▶ **Problem requirements**: What is needed is the run of lines from the one containing "for leg, azimuth" through the one containing "bpy.data.objects.remove(obj)", echoed exactly, with both ends kept and nothing added.

▶ **Data excerpt**:

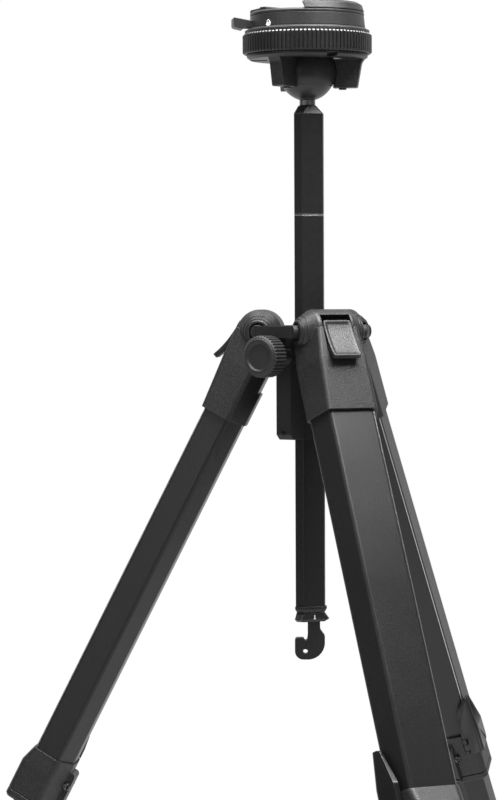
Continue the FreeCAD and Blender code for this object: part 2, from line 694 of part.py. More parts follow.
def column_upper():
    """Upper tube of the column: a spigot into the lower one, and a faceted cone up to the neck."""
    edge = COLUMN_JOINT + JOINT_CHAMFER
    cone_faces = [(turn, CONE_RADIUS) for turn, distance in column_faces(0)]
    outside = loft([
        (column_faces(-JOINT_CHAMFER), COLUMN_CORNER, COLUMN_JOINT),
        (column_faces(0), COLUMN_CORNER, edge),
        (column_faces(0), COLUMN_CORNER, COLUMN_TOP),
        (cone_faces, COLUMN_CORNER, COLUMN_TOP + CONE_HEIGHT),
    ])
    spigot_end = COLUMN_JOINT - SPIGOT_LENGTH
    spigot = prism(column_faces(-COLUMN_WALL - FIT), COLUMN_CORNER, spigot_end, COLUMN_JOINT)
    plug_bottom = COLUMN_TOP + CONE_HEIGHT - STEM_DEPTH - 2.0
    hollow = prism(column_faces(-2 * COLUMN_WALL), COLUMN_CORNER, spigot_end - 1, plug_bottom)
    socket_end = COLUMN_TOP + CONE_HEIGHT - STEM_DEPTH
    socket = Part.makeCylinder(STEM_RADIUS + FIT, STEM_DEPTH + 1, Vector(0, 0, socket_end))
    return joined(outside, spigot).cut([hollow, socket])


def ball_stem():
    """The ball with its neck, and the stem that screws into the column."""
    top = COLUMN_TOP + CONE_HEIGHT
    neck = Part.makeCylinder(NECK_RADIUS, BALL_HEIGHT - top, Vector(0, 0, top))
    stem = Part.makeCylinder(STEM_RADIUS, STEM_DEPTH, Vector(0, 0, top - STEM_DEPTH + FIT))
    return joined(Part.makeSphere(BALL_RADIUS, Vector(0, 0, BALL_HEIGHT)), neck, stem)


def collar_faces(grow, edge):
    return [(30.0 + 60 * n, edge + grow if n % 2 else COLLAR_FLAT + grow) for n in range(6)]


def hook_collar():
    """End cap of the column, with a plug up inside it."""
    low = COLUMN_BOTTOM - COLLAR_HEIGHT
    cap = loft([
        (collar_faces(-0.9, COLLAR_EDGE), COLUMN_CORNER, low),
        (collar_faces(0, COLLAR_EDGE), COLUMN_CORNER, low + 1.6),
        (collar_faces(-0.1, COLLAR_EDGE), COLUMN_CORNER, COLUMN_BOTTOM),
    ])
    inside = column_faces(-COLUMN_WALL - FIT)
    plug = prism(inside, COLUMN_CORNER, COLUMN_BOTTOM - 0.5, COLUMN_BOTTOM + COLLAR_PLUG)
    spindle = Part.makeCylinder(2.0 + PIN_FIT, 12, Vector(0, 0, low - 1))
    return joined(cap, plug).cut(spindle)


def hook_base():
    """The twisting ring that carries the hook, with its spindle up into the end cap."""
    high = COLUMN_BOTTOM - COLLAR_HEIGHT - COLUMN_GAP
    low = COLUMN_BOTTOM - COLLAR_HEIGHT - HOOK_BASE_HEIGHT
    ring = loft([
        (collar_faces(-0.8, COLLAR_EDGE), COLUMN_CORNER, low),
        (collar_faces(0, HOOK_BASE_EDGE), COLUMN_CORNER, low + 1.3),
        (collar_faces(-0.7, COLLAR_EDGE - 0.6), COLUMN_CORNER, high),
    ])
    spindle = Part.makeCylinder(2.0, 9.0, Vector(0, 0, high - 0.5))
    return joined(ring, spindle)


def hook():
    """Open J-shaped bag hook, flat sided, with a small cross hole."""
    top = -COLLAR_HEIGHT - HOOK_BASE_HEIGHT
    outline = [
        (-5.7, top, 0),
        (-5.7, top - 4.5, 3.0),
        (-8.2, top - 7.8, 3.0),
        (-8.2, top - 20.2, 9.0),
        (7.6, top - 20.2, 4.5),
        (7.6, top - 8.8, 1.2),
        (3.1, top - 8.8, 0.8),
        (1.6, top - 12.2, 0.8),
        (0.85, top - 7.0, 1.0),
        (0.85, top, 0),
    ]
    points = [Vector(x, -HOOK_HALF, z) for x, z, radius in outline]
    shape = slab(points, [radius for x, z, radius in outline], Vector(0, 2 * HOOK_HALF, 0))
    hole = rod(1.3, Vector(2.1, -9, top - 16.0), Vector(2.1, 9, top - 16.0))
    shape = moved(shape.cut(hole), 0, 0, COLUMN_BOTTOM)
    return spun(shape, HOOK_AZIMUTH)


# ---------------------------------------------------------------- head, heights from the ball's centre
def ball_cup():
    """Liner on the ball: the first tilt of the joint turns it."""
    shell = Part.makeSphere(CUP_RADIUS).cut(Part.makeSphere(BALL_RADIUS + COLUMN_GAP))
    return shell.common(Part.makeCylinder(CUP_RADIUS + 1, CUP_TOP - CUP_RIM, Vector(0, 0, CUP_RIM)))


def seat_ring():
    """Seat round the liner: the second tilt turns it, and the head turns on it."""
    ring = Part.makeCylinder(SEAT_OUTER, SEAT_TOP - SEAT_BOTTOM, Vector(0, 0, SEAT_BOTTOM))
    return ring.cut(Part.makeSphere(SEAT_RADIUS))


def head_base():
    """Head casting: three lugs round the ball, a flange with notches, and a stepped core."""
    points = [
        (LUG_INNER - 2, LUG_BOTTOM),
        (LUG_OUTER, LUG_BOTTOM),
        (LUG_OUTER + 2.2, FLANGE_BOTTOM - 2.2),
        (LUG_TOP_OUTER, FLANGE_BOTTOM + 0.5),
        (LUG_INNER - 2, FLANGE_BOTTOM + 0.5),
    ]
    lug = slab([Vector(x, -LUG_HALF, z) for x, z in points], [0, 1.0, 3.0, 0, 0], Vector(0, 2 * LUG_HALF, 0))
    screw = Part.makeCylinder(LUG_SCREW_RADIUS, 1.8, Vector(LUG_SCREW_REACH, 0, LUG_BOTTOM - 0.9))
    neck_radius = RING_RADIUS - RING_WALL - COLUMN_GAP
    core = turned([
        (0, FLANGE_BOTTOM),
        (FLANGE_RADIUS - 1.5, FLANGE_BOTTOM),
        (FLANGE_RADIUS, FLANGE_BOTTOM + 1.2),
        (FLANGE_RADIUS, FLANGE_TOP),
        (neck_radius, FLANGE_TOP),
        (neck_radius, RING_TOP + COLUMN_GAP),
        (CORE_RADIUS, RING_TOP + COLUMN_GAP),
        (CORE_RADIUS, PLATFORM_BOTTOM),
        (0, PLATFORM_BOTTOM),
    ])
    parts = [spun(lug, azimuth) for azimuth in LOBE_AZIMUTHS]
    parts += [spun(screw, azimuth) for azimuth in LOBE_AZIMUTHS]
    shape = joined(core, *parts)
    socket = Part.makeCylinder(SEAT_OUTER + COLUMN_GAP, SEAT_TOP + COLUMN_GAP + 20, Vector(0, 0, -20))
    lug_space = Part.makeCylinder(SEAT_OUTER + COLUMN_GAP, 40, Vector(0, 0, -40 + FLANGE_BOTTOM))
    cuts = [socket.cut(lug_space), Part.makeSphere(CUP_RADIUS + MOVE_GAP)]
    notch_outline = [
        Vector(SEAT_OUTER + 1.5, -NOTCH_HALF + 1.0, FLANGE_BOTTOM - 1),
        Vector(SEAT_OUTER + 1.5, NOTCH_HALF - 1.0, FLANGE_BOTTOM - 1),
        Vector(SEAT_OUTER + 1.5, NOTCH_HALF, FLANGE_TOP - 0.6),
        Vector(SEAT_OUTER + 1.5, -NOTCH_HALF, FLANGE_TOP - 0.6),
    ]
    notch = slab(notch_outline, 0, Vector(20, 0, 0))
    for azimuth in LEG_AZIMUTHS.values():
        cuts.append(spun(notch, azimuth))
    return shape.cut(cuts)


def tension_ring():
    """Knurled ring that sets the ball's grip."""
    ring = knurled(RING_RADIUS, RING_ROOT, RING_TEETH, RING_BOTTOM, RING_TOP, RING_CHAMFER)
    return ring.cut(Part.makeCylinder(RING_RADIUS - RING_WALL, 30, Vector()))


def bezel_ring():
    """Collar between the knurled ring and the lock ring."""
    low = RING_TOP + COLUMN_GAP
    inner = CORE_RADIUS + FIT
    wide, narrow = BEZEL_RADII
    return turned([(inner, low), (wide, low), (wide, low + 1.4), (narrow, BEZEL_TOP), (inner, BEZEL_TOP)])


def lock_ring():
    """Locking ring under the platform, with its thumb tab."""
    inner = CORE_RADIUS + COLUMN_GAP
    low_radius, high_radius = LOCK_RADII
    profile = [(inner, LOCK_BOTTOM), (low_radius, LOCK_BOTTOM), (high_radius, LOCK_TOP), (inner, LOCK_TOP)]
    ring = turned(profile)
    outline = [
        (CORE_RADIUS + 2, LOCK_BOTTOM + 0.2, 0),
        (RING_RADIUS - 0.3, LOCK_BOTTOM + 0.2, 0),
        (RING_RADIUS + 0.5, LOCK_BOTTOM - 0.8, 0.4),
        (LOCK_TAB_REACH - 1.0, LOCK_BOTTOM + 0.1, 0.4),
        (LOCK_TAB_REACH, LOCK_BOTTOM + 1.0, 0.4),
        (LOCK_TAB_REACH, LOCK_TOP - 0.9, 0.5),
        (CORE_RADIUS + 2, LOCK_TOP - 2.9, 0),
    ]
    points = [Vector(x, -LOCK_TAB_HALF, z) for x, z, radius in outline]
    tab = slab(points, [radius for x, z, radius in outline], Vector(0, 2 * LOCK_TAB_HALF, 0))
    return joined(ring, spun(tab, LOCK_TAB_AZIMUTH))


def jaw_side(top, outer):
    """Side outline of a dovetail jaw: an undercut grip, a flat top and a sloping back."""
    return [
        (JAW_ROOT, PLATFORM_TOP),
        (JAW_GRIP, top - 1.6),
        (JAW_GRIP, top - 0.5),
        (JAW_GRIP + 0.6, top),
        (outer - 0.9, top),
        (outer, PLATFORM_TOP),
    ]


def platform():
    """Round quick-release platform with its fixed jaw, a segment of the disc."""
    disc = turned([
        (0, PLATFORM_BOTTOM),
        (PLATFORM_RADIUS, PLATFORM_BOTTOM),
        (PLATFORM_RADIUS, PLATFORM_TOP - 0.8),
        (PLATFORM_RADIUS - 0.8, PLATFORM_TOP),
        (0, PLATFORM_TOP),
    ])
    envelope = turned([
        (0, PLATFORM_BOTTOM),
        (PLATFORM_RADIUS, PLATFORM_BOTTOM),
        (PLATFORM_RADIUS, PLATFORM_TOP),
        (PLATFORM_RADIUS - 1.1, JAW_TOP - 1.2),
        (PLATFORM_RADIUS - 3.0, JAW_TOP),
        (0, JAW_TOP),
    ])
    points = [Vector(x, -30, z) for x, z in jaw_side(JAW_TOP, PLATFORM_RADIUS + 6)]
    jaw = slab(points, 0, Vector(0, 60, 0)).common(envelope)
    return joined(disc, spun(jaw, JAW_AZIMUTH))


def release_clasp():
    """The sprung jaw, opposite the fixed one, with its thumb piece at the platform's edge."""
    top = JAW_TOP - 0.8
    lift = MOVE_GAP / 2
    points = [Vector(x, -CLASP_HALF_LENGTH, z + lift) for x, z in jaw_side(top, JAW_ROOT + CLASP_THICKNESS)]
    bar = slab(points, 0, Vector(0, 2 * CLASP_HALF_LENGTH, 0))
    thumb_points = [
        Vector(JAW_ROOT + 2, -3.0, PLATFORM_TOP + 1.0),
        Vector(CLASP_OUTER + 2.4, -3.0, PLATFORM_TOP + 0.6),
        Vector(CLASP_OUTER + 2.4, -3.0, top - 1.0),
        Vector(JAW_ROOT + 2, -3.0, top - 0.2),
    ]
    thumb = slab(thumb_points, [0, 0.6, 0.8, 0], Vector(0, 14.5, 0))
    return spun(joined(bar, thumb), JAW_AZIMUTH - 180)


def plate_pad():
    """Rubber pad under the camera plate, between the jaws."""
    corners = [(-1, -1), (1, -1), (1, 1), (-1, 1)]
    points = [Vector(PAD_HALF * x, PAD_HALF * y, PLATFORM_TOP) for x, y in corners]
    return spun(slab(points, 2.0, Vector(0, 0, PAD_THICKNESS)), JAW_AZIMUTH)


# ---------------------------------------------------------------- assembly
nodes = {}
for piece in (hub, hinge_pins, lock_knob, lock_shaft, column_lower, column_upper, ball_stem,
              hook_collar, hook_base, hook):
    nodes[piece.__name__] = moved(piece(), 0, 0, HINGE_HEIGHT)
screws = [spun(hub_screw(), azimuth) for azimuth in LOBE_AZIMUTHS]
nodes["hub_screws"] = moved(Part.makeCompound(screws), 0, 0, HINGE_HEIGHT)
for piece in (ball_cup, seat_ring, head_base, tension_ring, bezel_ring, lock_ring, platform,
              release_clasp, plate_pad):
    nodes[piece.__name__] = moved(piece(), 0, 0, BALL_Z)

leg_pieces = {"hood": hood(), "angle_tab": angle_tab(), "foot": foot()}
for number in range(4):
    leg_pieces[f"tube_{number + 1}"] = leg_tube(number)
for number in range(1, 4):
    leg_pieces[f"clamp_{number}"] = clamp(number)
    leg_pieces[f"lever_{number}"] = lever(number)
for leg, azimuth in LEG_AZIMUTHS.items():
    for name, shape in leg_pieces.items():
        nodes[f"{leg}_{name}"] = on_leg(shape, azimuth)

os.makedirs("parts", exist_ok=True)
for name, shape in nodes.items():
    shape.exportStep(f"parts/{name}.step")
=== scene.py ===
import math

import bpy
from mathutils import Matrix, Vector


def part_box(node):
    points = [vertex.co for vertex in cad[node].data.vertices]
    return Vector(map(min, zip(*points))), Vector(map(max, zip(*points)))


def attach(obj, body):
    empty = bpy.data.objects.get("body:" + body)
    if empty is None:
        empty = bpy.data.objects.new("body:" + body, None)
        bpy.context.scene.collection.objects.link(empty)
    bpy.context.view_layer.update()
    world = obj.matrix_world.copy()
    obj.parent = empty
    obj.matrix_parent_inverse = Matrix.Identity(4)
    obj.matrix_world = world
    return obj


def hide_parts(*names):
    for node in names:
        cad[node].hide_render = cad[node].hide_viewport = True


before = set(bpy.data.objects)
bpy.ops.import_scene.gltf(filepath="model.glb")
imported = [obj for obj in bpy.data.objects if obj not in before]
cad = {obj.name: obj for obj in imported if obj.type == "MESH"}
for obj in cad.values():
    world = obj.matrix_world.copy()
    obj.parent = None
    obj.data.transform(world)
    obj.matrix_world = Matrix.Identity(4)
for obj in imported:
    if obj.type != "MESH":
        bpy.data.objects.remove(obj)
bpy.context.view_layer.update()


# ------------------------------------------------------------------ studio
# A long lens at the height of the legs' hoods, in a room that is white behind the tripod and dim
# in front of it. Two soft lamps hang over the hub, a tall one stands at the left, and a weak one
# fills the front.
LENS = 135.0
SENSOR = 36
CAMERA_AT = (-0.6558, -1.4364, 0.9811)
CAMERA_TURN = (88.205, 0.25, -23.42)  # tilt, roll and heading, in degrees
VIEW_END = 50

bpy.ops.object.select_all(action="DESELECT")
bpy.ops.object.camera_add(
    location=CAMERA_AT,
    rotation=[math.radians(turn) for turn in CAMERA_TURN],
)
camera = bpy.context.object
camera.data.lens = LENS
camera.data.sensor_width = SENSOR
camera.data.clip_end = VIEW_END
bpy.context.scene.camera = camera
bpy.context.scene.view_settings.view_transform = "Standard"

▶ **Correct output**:
for leg, azimuth in LEG_AZIMUTHS.items():
    for name, shape in leg_pieces.items():
        nodes[f"{leg}_{name}"] = on_leg(shape, azimuth)

os.makedirs("parts", exist_ok=True)
for name, shape in nodes.items():
    shape.exportStep(f"parts/{name}.step")
=== scene.py ===
import math

import bpy
from mathutils import Matrix, Vector


def part_box(node):
    points = [vertex.co for vertex in cad[node].data.vertices]
    return Vector(map(min, zip(*points))), Vector(map(max, zip(*points)))


def attach(obj, body):
    empty = bpy.data.objects.get("body:" + body)
    if empty is None:
        empty = bpy.data.objects.new("body:" + body, None)
        bpy.context.scene.collection.objects.link(empty)
    bpy.context.view_layer.update()
    world = obj.matrix_world.copy()
    obj.parent = empty
    obj.matrix_parent_inverse = Matrix.Identity(4)
    obj.matrix_world = world
    return obj


def hide_parts(*names):
    for node in names:
        cad[node].hide_render = cad[node].hide_viewport = True


before = set(bpy.data.objects)
bpy.ops.import_scene.gltf(filepath="model.glb")
imported = [obj for obj in bpy.data.objects if obj not in before]
cad = {obj.name: obj for obj in imported if obj.type == "MESH"}
for obj in cad.values():
    world = obj.matrix_world.copy()
    obj.parent = None
    obj.data.transform(world)
    obj.matrix_world = Matrix.Identity(4)
for obj in imported:
    if obj.type != "MESH":
        bpy.data.objects.remove(obj)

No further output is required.